Co-Program Leaders: A/Prof Heather Chapman & Dr Dan Deere

OBJECTIVE

This program was established in 2003 at the request of CRC industry parties to address research issues relating to wastewater. This topic lies outside the core focus of the CRC on drinking water research, and therefore the Wastewater program is funded and operated separately from the CRC's drinking water research activities under the Commonwealth Agreement.

Potential research questions for the program were initially identified by consultation with each of the supporting industry parties between July and October 2003, and a Wastewater Strategy Working Paper was then developed and circulated. This was followed by a workshop in Melbourne in November 2003, where industry and research parties discussed and prioritised potential areas of research. The outcome of this workshop was presented to the Meeting of Representatives on 8 December 2003 and to the Governing Board on 9 December 2003. Following this, a short position paper detailing the way forward was circulated to all parties.As a result of this process, three main streams of research have been defined for the Program - Recycled Water, Biosolids and the Receiving Environment.

PROJECTS 2003 - 2008

6.0.0.2 OPPORTUNISTIC PATHOGENS IN RECYCLED AND POTABLE WATER
Project Leader: Nick Ashbolt (University of New South Wales)
Understanding the growth of opportunistic pathogens within third pipe distribution systems (Word doc)

6.0.0.4 PATHOGEN RISK INDICATORS FOR WASTEWATERS AND BIOSOLIDS
Development of useful indicators and rapid detection techniques for monitoring of recycled water (Word doc)

6.0.0.5 BIOSOLIDS RISK ASSESSMENT FOR PATHOGENS AND ORGANIC CONTAMINANTS
Project Leader: Simon Toze (CSIRO Land and Water)
Risk assessment for pathogens and organic contaminants in biosolids (Word doc)

6.0.0.6 - ECOSYSTEM RESPONSE TO HUMAN, VETERINARY & GROWTH PROMOTING ANTIBIOTICS
Project Leader: Simon Costanzo (University of Queensland)
Background: This project will provide the first data concerning the source, occurrence, fate and effects of antibiotics in Australian aquatic systems ranging from fresh to marine environments.

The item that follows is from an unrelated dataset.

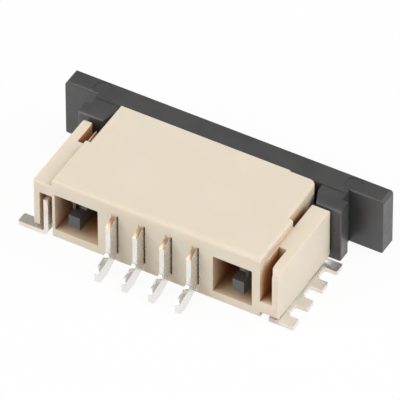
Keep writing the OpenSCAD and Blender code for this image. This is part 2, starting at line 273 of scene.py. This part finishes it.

This project will provide quantitative evidence of antibiotic presence and distribution in Australian aquatic systems; determine several of the risks associated with discharges of antibiotics to aquatic systems; assess available and direct future treatment options of effluent and waste; facilitate government licensing requirements of various industries that employ antibiotics; and, increase public, scientific and management awareness of antibiotics (and other pharmaceutical compounds) in the environment.

6.0.0.7 CHEMICALS OF CONCERN IN WASTEWATER TREATMENT PLANT EFFLUENT DISCHARGES
Project Leader: Darryl Hawker (Griffith University)
Chemicals of concern in wastewater treatment plant effluent discharges to aquatic environments – is there a problem? (Word doc)

6.0.0.8 FATE AND EFFECTS OF ENDOCRINE DISRUPTORS FROM SEWAGE EFFLUENT IN COASTAL ESTUARINE ENVIRONMENTS
Project Leader: Heather Chapman (QHSS)
Background: The presence of estrogenic compounds in drinking waters, source waters and wastewater effluents is of international interest because of potential adverse effects in wildlife and humans. Analysis of these compounds in environmental matrices has been problematic due to the ultra-low concentrations that have been reported in the literature to cause estrogenic effects. Biological methods are becoming increasingly popular as screening tools because the specific chemical nature of an environmental sample is not always known. Bioassays are an important component of examining the presence and integrated effects of endocrine disrupting compounds, as the effect of chemical mixtures cannot always be inferred from their concentrations. However, no single assay can accurately predict the total estrogenic activity of a complex sample. Therefore, there is a need to develop a recommendation for a suite of the best methods available for conducting this analysis. This project will test a range of sampling and handling conditions in order to identify optimal conditions for handling including extraction, chemical analysis and selected bioassays.